(Information shown):
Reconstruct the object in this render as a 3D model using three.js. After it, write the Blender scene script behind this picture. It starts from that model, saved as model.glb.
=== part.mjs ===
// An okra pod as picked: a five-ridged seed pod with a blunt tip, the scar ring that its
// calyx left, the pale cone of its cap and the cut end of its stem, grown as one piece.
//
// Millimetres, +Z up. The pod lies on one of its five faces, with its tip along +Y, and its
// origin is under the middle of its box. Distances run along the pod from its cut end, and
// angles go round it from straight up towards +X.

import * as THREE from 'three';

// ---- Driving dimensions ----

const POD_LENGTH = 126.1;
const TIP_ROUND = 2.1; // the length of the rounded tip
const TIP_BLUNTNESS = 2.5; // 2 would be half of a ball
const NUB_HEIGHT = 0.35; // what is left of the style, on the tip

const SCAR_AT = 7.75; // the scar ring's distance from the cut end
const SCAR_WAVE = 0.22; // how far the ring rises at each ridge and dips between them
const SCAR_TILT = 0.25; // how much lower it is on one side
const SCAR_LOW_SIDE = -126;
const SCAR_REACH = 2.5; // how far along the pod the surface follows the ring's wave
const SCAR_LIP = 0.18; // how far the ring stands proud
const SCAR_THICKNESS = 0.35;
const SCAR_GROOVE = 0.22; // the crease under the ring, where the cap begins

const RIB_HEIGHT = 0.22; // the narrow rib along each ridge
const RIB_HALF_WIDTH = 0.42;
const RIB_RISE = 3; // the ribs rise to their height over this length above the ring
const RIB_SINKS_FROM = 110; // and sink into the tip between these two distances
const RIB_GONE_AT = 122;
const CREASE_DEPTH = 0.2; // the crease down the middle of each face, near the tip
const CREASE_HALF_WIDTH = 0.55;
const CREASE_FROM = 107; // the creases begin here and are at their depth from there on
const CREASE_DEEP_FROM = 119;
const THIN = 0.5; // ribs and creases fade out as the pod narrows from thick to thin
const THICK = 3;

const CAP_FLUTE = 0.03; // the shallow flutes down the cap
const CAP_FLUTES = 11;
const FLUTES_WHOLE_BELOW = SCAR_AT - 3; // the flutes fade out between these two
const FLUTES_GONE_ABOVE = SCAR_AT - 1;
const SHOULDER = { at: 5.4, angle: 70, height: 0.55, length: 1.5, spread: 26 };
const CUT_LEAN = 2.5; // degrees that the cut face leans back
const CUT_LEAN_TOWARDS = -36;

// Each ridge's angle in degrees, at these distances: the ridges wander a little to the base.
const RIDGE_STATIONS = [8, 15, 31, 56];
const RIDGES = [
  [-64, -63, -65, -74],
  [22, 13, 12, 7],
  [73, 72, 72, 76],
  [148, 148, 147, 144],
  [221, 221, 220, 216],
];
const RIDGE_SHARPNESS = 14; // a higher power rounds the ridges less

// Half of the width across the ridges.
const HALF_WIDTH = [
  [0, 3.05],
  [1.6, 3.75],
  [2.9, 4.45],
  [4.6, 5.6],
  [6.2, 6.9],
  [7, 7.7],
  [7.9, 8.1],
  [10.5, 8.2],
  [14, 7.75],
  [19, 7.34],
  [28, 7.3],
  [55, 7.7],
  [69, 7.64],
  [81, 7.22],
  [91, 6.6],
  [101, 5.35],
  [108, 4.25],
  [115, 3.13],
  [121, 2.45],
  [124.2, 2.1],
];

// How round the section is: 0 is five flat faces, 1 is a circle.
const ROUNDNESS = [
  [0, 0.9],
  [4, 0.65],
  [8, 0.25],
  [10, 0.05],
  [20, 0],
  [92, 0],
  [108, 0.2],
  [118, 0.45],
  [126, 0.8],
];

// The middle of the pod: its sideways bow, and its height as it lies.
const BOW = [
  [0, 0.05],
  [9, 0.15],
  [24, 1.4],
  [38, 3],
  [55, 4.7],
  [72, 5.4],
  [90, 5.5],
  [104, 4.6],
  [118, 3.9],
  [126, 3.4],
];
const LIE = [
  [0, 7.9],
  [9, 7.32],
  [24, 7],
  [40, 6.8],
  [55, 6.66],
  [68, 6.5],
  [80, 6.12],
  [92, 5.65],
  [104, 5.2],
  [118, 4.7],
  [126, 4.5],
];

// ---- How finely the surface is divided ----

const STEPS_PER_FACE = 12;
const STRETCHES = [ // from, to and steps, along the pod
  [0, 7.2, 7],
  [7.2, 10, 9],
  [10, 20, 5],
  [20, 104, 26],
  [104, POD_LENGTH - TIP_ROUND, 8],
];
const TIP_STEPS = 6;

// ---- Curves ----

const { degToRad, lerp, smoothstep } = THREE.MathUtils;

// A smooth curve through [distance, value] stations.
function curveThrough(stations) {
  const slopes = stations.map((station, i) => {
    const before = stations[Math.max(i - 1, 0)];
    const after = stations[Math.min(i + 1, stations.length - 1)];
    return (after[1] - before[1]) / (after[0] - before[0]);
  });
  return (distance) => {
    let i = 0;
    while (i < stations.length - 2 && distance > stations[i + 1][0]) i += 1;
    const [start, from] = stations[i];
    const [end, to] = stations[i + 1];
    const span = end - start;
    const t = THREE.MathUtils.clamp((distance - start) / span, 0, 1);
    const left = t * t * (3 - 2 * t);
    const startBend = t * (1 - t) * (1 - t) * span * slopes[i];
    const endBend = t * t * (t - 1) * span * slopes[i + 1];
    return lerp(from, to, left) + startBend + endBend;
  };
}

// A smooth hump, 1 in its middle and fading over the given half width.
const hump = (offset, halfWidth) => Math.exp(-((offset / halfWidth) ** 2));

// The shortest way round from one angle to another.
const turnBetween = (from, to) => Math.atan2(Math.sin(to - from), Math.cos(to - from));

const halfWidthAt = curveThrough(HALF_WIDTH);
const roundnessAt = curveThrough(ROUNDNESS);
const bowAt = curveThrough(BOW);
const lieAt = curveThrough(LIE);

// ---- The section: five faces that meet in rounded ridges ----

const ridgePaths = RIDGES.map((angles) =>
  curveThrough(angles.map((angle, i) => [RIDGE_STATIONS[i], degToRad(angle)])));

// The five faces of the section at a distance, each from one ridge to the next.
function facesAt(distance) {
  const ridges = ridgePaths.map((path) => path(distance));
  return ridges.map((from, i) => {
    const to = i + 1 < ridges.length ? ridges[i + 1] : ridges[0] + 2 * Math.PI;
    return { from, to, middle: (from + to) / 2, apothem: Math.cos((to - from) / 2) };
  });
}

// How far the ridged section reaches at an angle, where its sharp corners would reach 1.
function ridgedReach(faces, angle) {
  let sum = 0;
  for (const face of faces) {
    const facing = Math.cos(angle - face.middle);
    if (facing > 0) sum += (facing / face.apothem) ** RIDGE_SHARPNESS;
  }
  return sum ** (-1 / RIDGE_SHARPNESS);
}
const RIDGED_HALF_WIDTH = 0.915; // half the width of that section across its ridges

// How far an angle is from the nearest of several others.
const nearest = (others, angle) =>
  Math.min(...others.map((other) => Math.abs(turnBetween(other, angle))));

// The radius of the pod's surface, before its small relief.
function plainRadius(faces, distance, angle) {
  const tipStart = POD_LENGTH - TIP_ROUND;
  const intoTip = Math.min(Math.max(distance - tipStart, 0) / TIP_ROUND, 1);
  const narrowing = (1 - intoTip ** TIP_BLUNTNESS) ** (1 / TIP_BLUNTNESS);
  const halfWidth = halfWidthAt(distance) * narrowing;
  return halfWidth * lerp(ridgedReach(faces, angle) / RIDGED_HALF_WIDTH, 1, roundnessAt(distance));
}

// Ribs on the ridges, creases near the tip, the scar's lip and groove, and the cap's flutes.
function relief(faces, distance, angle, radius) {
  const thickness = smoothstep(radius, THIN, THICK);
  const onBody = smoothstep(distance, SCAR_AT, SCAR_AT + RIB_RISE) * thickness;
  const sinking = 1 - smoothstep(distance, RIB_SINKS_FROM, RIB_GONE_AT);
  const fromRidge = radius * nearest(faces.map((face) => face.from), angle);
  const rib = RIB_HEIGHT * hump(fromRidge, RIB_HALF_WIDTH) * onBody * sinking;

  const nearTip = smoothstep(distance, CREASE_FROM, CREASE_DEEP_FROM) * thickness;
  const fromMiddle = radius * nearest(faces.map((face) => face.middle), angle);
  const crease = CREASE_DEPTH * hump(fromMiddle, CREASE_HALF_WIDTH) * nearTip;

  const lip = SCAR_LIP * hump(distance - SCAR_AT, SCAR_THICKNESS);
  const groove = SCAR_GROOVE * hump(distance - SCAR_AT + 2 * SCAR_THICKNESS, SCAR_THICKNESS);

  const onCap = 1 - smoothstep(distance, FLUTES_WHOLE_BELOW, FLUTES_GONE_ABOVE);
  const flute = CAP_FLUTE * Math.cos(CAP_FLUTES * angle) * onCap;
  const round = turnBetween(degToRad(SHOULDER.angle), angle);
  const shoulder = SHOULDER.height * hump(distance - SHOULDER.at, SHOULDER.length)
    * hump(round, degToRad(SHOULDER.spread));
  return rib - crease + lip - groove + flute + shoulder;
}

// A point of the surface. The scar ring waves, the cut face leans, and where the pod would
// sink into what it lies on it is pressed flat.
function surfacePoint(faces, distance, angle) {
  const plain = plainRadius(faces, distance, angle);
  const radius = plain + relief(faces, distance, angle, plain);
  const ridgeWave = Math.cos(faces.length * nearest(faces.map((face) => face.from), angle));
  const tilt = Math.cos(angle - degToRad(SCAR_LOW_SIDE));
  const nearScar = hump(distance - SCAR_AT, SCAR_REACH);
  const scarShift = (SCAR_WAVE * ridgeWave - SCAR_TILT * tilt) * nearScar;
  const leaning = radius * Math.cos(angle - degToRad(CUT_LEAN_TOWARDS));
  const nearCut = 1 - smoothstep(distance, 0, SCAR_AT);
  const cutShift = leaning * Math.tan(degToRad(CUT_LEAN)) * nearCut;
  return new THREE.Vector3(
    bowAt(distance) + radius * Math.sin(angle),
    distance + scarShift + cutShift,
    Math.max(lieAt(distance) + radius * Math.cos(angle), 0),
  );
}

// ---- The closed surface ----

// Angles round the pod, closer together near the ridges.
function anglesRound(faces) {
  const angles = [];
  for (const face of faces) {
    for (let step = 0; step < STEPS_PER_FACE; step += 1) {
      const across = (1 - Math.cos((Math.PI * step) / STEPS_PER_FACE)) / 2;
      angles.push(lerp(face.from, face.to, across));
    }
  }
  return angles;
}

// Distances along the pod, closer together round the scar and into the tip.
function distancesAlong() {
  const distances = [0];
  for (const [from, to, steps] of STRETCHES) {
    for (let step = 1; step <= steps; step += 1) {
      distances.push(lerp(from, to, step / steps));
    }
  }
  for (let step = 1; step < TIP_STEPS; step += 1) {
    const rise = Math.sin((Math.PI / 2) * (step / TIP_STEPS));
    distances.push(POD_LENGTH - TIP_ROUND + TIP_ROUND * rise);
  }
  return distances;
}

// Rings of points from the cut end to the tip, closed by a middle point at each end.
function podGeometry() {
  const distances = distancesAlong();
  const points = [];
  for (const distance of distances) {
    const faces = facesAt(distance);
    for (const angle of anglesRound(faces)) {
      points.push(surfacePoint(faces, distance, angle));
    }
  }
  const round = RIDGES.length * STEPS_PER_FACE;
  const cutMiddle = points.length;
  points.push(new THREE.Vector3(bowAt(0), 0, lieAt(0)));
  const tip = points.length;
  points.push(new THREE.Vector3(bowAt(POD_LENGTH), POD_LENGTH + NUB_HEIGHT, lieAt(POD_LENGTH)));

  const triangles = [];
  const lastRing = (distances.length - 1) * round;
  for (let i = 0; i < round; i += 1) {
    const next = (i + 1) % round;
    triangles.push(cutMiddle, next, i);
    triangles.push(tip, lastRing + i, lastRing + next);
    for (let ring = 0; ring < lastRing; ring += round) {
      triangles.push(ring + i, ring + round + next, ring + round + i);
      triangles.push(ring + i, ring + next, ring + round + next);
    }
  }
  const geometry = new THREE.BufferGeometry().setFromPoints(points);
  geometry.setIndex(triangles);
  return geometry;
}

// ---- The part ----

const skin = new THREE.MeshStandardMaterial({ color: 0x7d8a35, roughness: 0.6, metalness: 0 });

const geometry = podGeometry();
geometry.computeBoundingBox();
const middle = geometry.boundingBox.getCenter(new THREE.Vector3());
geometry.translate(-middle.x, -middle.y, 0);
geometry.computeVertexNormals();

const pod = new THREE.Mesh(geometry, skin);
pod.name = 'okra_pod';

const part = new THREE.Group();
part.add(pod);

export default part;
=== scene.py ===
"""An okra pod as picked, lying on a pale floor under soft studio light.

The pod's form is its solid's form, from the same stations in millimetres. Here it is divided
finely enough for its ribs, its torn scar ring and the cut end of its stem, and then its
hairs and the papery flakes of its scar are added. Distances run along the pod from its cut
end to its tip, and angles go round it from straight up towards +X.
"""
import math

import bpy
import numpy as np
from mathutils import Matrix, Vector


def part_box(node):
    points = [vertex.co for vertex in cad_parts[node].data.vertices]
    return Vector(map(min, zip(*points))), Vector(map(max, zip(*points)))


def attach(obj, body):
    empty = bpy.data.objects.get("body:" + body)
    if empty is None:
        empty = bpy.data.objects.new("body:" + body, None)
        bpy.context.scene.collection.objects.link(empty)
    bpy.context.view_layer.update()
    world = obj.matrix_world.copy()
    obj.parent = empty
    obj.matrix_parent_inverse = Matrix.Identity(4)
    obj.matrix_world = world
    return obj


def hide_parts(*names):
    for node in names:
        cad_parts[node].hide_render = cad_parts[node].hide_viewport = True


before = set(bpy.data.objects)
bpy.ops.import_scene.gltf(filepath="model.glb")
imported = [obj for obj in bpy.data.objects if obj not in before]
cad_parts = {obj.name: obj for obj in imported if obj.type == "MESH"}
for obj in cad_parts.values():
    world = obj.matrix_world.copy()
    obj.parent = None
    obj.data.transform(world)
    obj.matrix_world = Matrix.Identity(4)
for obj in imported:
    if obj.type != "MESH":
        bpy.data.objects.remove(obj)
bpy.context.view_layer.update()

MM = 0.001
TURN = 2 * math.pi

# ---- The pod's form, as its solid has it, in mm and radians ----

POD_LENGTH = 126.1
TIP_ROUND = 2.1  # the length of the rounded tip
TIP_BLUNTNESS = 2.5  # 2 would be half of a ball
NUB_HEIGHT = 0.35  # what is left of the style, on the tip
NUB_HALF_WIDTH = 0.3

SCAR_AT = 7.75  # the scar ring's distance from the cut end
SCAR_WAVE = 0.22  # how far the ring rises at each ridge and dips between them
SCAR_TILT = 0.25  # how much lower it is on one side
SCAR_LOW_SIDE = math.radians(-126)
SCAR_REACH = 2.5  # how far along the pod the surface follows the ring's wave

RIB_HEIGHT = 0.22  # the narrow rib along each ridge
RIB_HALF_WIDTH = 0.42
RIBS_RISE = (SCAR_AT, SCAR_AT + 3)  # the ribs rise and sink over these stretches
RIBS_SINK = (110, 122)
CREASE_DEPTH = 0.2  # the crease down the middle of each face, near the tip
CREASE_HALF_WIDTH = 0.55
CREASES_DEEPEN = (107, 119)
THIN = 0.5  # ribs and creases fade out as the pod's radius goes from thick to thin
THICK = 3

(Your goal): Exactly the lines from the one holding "const geometry = podGeometry();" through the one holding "TURN = 2 * math.pi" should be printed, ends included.

(Answer in full):
const geometry = podGeometry();
geometry.computeBoundingBox();
const middle = geometry.boundingBox.getCenter(new THREE.Vector3());
geometry.translate(-middle.x, -middle.y, 0);
geometry.computeVertexNormals();

const pod = new THREE.Mesh(geometry, skin);
pod.name = 'okra_pod';

const part = new THREE.Group();
part.add(pod);

export default part;
=== scene.py ===
"""An okra pod as picked, lying on a pale floor under soft studio light.

The pod's form is its solid's form, from the same stations in millimetres. Here it is divided
finely enough for its ribs, its torn scar ring and the cut end of its stem, and then its
hairs and the papery flakes of its scar are added. Distances run along the pod from its cut
end to its tip, and angles go round it from straight up towards +X.
"""
import math

import bpy
import numpy as np
from mathutils import Matrix, Vector


def part_box(node):
    points = [vertex.co for vertex in cad_parts[node].data.vertices]
    return Vector(map(min, zip(*points))), Vector(map(max, zip(*points)))


def attach(obj, body):
    empty = bpy.data.objects.get("body:" + body)
    if empty is None:
        empty = bpy.data.objects.new("body:" + body, None)
        bpy.context.scene.collection.objects.link(empty)
    bpy.context.view_layer.update()
    world = obj.matrix_world.copy()
    obj.parent = empty
    obj.matrix_parent_inverse = Matrix.Identity(4)
    obj.matrix_world = world
    return obj


def hide_parts(*names):
    for node in names:
        cad_parts[node].hide_render = cad_parts[node].hide_viewport = True


before = set(bpy.data.objects)
bpy.ops.import_scene.gltf(filepath="model.glb")
imported = [obj for obj in bpy.data.objects if obj not in before]
cad_parts = {obj.name: obj for obj in imported if obj.type == "MESH"}
for obj in cad_parts.values():
    world = obj.matrix_world.copy()
    obj.parent = None
    obj.data.transform(world)
    obj.matrix_world = Matrix.Identity(4)
for obj in imported:
    if obj.type != "MESH":
        bpy.data.objects.remove(obj)
bpy.context.view_layer.update()

MM = 0.001
TURN = 2 * math.pi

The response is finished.